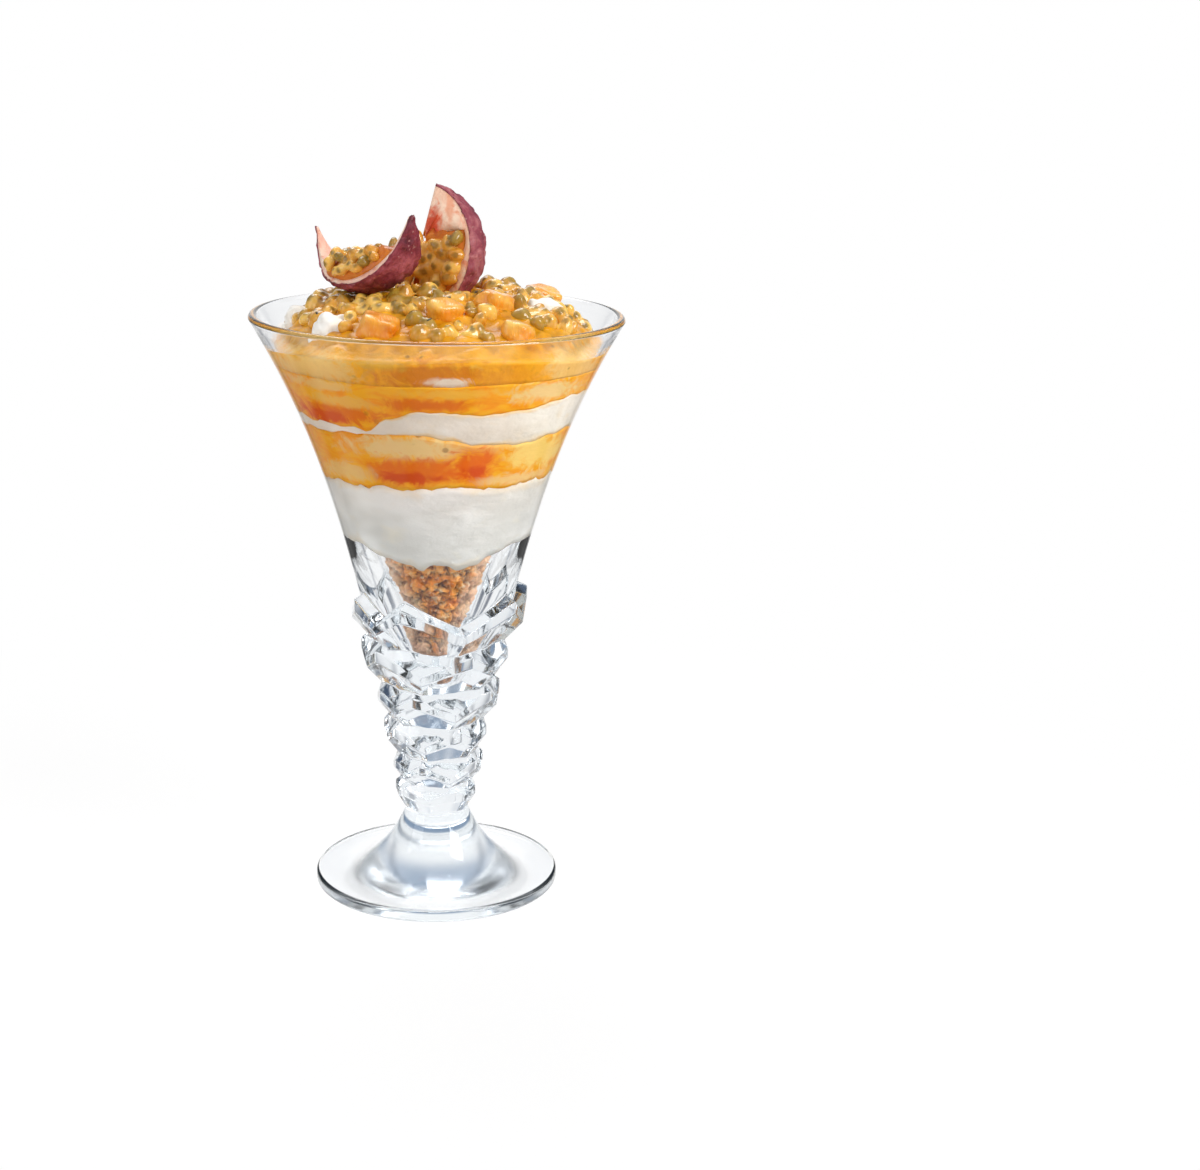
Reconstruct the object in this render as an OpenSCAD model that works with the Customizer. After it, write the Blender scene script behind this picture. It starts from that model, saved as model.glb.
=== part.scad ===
// Footed dessert glass with a flared bowl, a stem of stacked zigzag facets and a round foot,
// filled with a layered passion-fruit and mango parfait and topped with two fruit wedges.
// Millimetres. Z is up, the foot stands on z = 0, the front of the glass faces -Y.

/* [Glass] */
// Outside diameter of the rim
rim_d = 112; // [100:1:124]
// Height of the bowl above the stem
bowl_h = 85.4; // [80:0.2:96]
// Wall thickness at the rim
rim_wall = 2.7; // [2.2:0.1:3.4]
// Extra wall thickness where the bowl meets the stem
base_wall = 7; // [6:0.1:7.4]
// Depth the cavity reaches down into the stem
well_depth = 22.6; // [18:0.2:24]
// Half angle of the cavity inside the stem
well_angle = 23.2; // [20:0.2:24]
// Diameter of the foot
foot_d = 76; // [66:1:88]
// Thickness of the foot at its edge
foot_t = 3.8; // [3:0.1:5]
// Rounding of the foot's edge
foot_round = 1.2; // [0.8:0.1:1.4]
// Height of the neck, where the foot's flare ends
foot_h = 23.2; // [18:0.2:28]

/* [Stem] */
// Height of the faceted stem
stem_h = 71.4; // [66:0.2:80]
// Diameter of the stem where it meets the bowl
stem_d = 48; // [46:0.5:52]
// Diameter of the neck above the foot
neck_d = 19.6; // [17:0.2:23]
// How far the top ring of facets stands out from its roots
facet_out = 5.7; // [4.4:0.1:6.6]
// Height of the outer face of the top ring
facet_face = 3.9; // [3:0.1:4.6]
// Rise of the ledge from the top ring's outer face to the bowl
ledge_rise = 1.6; // [0.8:0.1:2.4]
// Rise of the zigzag's peaks on the top ring
peak_rise = 3.4; // [2:0.1:4]
// Drop of the zigzag's deep valleys on the top ring
valley_drop = 4.6; // [3:0.1:5.2]
// Turn of the whole facet pattern about the axis, degrees
facet_turn = 17; // [0:1:60]

/* [Serving] */
// Percent of the layered depth that is crumble
crumble_percent = 40; // [34:1:43]
// Percent of the layered depth that is the lower cream
cream_lower_percent = 25; // [21:1:28]
// Percent of the layered depth that is the lower fruit layer
coulis_lower_percent = 16.5; // [13:0.5:18]
// Percent of the layered depth that is the upper cream, the upper fruit layer takes the rest
cream_upper_percent = 8; // [7:0.5:9]
// Height of the topping's band along the glass
topping_band = 5.1; // [4:0.1:6]
// Level of the serving at the wall, below the rim
headroom = 8.5; // [7:0.5:12]
// Height of the mound above that level
mound_h = 14.8; // [10:0.2:18]
// Gap between the serving and the glass, and around the fruit wedges
fit_gap = 0.3; // [0.2:0.05:0.5]
// Radius of one fruit aril
aril_r = 2.7; // [2.2:0.1:3]
// Edge length of a mango piece
mango_a = 11; // [9:0.5:12]
// Radius of a cream dollop
dollop_r = 6; // [5:0.2:7]

/* [Fruit wedges] */
// Radius of the passion fruit the wedges are cut from
fruit_r = 20.5; // [18:0.5:21.5]
// Half of the angle each wedge spans
wedge_half = 33; // [28:1:36]
// Thickness of the dark skin
skin_t = 1.3; // [0.9:0.1:1.8]
// Thickness of the pale pith under the skin
pith_t = 3.1; // [2.5:0.1:3.8]
// Height above the fruit's middle from which the upright wedge is pith only
pith_tip = 5.3; // [2:0.1:9]
// Depth the upright wedge stands in the mound
wedge_sunk = 8.7; // [6:0.1:11]

/* [Hidden] */
$fn = 48;
rim_r = rim_d / 2;
foot_r = foot_d / 2;
stem_r = stem_d / 2;
neck_r = neck_d / 2;
stem_top = foot_h + stem_h;
glass_h = stem_top + bowl_h;
lip_r = rim_wall / 2;
lip_z = glass_h - lip_r;

// Outside of the bowl: a cone at the stem that flares more and more towards the rim.
function bowl_t(z) = (z - stem_top) / (lip_z - stem_top);
function flare(t) = 0.645 * t + 0.157 * t * t + 0.198 * t * t * t;
function bowl_out(z) = stem_r + (rim_r - stem_r) * flare(bowl_t(z));
// Inside of the bowl: thick glass at the stem, thin at the rim, and a cone down into the stem.
function wall_at(t) = rim_wall + base_wall * pow(max(0, 1 - t), 2.2);
function bowl_in(z) = bowl_out(z) - wall_at(bowl_t(z));
function cav_r(z) = z >= stem_top ? bowl_in(z)
  : bowl_in(stem_top) - tan(well_angle) * (stem_top - z);
cav_z = stem_top - well_depth;
cav_low = cav_r(cav_z);

// Stem rings from the top one down. Heights are shares of the stem's height below the bowl,
// root radii lie between the neck's and the stem's, and the lower rings are finer.
ridge_at = [0.069, 0.279, 0.466, 0.632, 0.786, 0.906];
root_at = [-0.027, 0.204, 0.398, 0.567, 0.725, 0.856, 0.985];
root_in = [1, 0.77, 0.52, 0.33, 0.17, 0.08, 0.02];
finer = [1, 0.8, 0.68, 0.57, 0.52, 0.44];
zigzag = [1, 0.73, 0.63, 0.51, 0.43, 0.26];
step_a = [0, 40, 60, 80];
function root_z(i) = stem_top - root_at[i] * stem_h;
function root_r(i) = neck_r + (stem_r - neck_r) * root_in[i];
function ridge_z(i) = stem_top - ridge_at[i] * stem_h;
function ridge_r(i) = (root_r(i) + root_r(i + 1)) / 2 + facet_out * finer[i];
// Outside of the plain cone that the bowl ends in, down to the first valley.
function core_r(z) = 0.98 * root_r(1)
  + (stem_r - 0.98 * root_r(1)) * (z - root_z(1)) / (stem_top - root_z(1));

// Serving: heights of the surfaces between the layers at the wall, for a turn a from the front.
bed_z = cav_z + 0.15 * cav_low + fit_gap;
fill_z = glass_h - headroom;
crumb_top = crumble_percent;
cream_top = crumb_top + cream_lower_percent;
fruit_top = cream_top + coulis_lower_percent;
cream2_top = fruit_top + cream_upper_percent;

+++

Job: Copy down the whole of the data above, matching it exactly.

Problem solution:
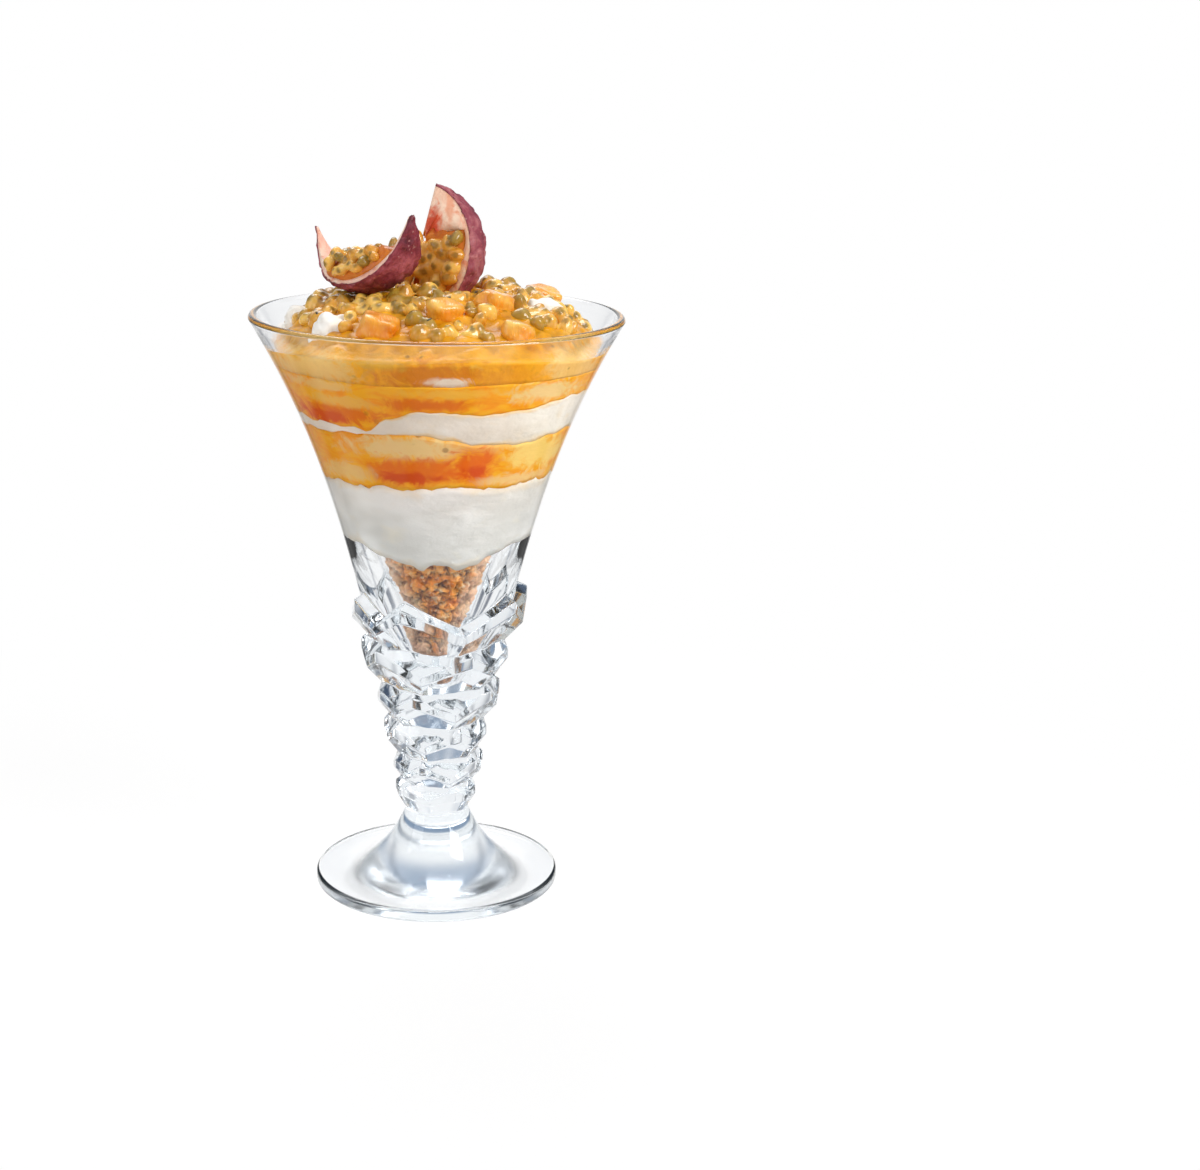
Reconstruct the object in this render as an OpenSCAD model that works with the Customizer. After it, write the Blender scene script behind this picture. It starts from that model, saved as model.glb.
=== part.scad ===
// Footed dessert glass with a flared bowl, a stem of stacked zigzag facets and a round foot,
// filled with a layered passion-fruit and mango parfait and topped with two fruit wedges.
// Millimetres. Z is up, the foot stands on z = 0, the front of the glass faces -Y.

/* [Glass] */
// Outside diameter of the rim
rim_d = 112; // [100:1:124]
// Height of the bowl above the stem
bowl_h = 85.4; // [80:0.2:96]
// Wall thickness at the rim
rim_wall = 2.7; // [2.2:0.1:3.4]
// Extra wall thickness where the bowl meets the stem
base_wall = 7; // [6:0.1:7.4]
// Depth the cavity reaches down into the stem
well_depth = 22.6; // [18:0.2:24]
// Half angle of the cavity inside the stem
well_angle = 23.2; // [20:0.2:24]
// Diameter of the foot
foot_d = 76; // [66:1:88]
// Thickness of the foot at its edge
foot_t = 3.8; // [3:0.1:5]
// Rounding of the foot's edge
foot_round = 1.2; // [0.8:0.1:1.4]
// Height of the neck, where the foot's flare ends
foot_h = 23.2; // [18:0.2:28]

/* [Stem] */
// Height of the faceted stem
stem_h = 71.4; // [66:0.2:80]
// Diameter of the stem where it meets the bowl
stem_d = 48; // [46:0.5:52]
// Diameter of the neck above the foot
neck_d = 19.6; // [17:0.2:23]
// How far the top ring of facets stands out from its roots
facet_out = 5.7; // [4.4:0.1:6.6]
// Height of the outer face of the top ring
facet_face = 3.9; // [3:0.1:4.6]
// Rise of the ledge from the top ring's outer face to the bowl
ledge_rise = 1.6; // [0.8:0.1:2.4]
// Rise of the zigzag's peaks on the top ring
peak_rise = 3.4; // [2:0.1:4]
// Drop of the zigzag's deep valleys on the top ring
valley_drop = 4.6; // [3:0.1:5.2]
// Turn of the whole facet pattern about the axis, degrees
facet_turn = 17; // [0:1:60]

/* [Serving] */
// Percent of the layered depth that is crumble
crumble_percent = 40; // [34:1:43]
// Percent of the layered depth that is the lower cream
cream_lower_percent = 25; // [21:1:28]
// Percent of the layered depth that is the lower fruit layer
coulis_lower_percent = 16.5; // [13:0.5:18]
// Percent of the layered depth that is the upper cream, the upper fruit layer takes the rest
cream_upper_percent = 8; // [7:0.5:9]
// Height of the topping's band along the glass
topping_band = 5.1; // [4:0.1:6]
// Level of the serving at the wall, below the rim
headroom = 8.5; // [7:0.5:12]
// Height of the mound above that level
mound_h = 14.8; // [10:0.2:18]
// Gap between the serving and the glass, and around the fruit wedges
fit_gap = 0.3; // [0.2:0.05:0.5]
// Radius of one fruit aril
aril_r = 2.7; // [2.2:0.1:3]
// Edge length of a mango piece
mango_a = 11; // [9:0.5:12]
// Radius of a cream dollop
dollop_r = 6; // [5:0.2:7]

/* [Fruit wedges] */
// Radius of the passion fruit the wedges are cut from
fruit_r = 20.5; // [18:0.5:21.5]
// Half of the angle each wedge spans
wedge_half = 33; // [28:1:36]
// Thickness of the dark skin
skin_t = 1.3; // [0.9:0.1:1.8]
// Thickness of the pale pith under the skin
pith_t = 3.1; // [2.5:0.1:3.8]
// Height above the fruit's middle from which the upright wedge is pith only
pith_tip = 5.3; // [2:0.1:9]
// Depth the upright wedge stands in the mound
wedge_sunk = 8.7; // [6:0.1:11]

/* [Hidden] */
$fn = 48;
rim_r = rim_d / 2;
foot_r = foot_d / 2;
stem_r = stem_d / 2;
neck_r = neck_d / 2;
stem_top = foot_h + stem_h;
glass_h = stem_top + bowl_h;
lip_r = rim_wall / 2;
lip_z = glass_h - lip_r;

// Outside of the bowl: a cone at the stem that flares more and more towards the rim.
function bowl_t(z) = (z - stem_top) / (lip_z - stem_top);
function flare(t) = 0.645 * t + 0.157 * t * t + 0.198 * t * t * t;
function bowl_out(z) = stem_r + (rim_r - stem_r) * flare(bowl_t(z));
// Inside of the bowl: thick glass at the stem, thin at the rim, and a cone down into the stem.
function wall_at(t) = rim_wall + base_wall * pow(max(0, 1 - t), 2.2);
function bowl_in(z) = bowl_out(z) - wall_at(bowl_t(z));
function cav_r(z) = z >= stem_top ? bowl_in(z)
  : bowl_in(stem_top) - tan(well_angle) * (stem_top - z);
cav_z = stem_top - well_depth;
cav_low = cav_r(cav_z);

// Stem rings from the top one down. Heights are shares of the stem's height below the bowl,
// root radii lie between the neck's and the stem's, and the lower rings are finer.
ridge_at = [0.069, 0.279, 0.466, 0.632, 0.786, 0.906];
root_at = [-0.027, 0.204, 0.398, 0.567, 0.725, 0.856, 0.985];
root_in = [1, 0.77, 0.52, 0.33, 0.17, 0.08, 0.02];
finer = [1, 0.8, 0.68, 0.57, 0.52, 0.44];
zigzag = [1, 0.73, 0.63, 0.51, 0.43, 0.26];
step_a = [0, 40, 60, 80];
function root_z(i) = stem_top - root_at[i] * stem_h;
function root_r(i) = neck_r + (stem_r - neck_r) * root_in[i];
function ridge_z(i) = stem_top - ridge_at[i] * stem_h;
function ridge_r(i) = (root_r(i) + root_r(i + 1)) / 2 + facet_out * finer[i];
// Outside of the plain cone that the bowl ends in, down to the first valley.
function core_r(z) = 0.98 * root_r(1)
  + (stem_r - 0.98 * root_r(1)) * (z - root_z(1)) / (stem_top - root_z(1));

// Serving: heights of the surfaces between the layers at the wall, for a turn a from the front.
bed_z = cav_z + 0.15 * cav_low + fit_gap;
fill_z = glass_h - headroom;
crumb_top = crumble_percent;
cream_top = crumb_top + cream_lower_percent;
fruit_top = cream_top + coulis_lower_percent;
cream2_top = fruit_top + cream_upper_percent;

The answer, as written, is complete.